An employer may be able to defend such a claim by showing a justification for the repudiation of the employment contract. The employer may also be proactive and offer positions of employment on a conditional basis, which could protect the employer in the event the employment opportunity does not materialize at all.

It is also important to note such a circumstance may include other issues such as inducement and negligent misrepresentation. Accordingly it may be wise to consult with an employment lawyer to discuss the particular facts involved before taking any action.



Reasonable notice without an employment contract

Question: I’ve been working at the same job for nine years, but I never signed an employment contract. I was dismissed last week, and paid eight weeks’ salary in lieu of notice. I know that’s enough termination pay under the Employment Standards Act, 2000, but I’ve heard I may be entitled to more. Is that true?

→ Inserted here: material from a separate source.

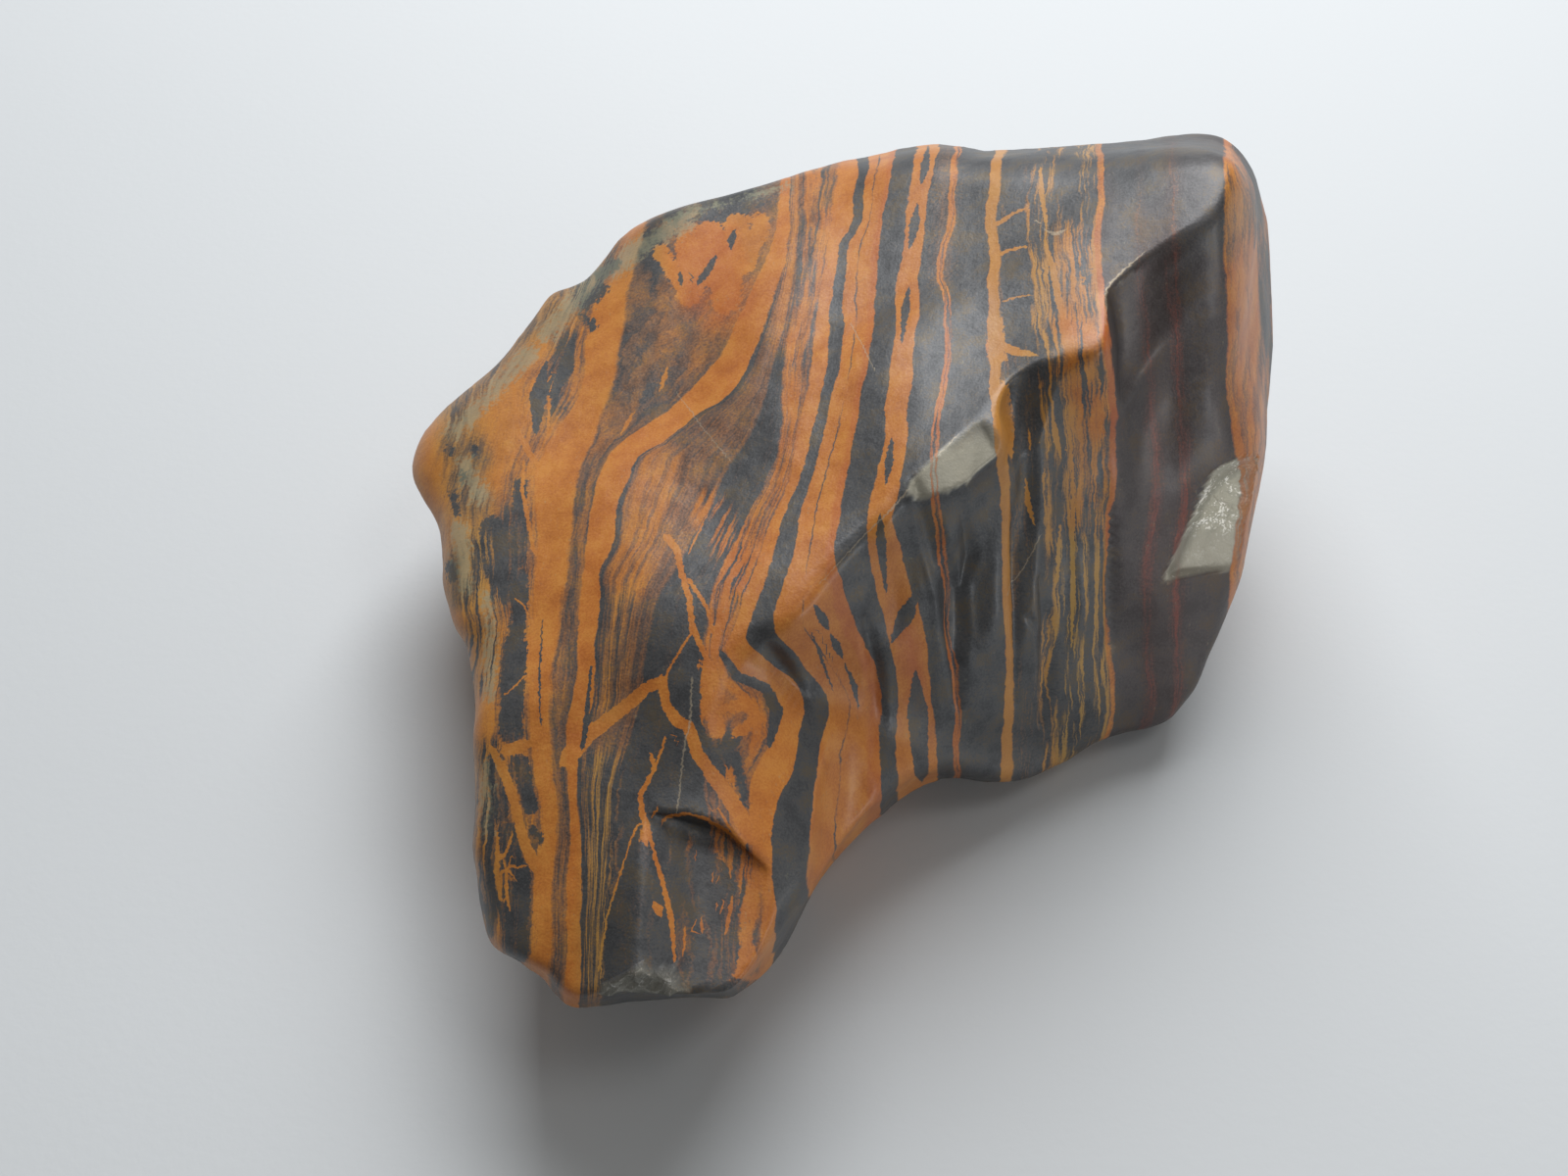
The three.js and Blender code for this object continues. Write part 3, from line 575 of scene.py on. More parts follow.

The Employment Standards Act, 2000, (ESA) sets out the minimum notice periods employees and employers are entitled to agree to in employment contracts. It is designed to give employees a basic level of protection from agreeing to unfair notice provisions as a result of their weaker bargaining position. Therefore even when an employee’s employment contract states he is entitled to less notice that required by the ESA, this provision of the contract will not be enforced by the courts. But it will not be replaced by the ESA minimum requirements.

When the employment contract has no notice provision, or where it has an unenforceable notice provision, the common law rules will determine the employee’s entitlement to notice. The common law rules are generally more generous than the ESA minimums.

The common law determines notice entitlement based on job position, length of service, salary and age of the employee. In theory it is intended to represent the amount of time it would take the dismissed employee to find a new job in a comparable position at a similar salary. Executives will be entitled to longer notice periods, in recognition of the difficulty of finding new executive positions, and older employees will receive more notice as it may be harder for them to find employment. An employee with nine years of service may be entitled to anything from five to 18 months’ notice, depending on other factors.

If you are interested in pursuing the issue, it is a good idea to speak to a lawyer who will help you determine the viability of your claim.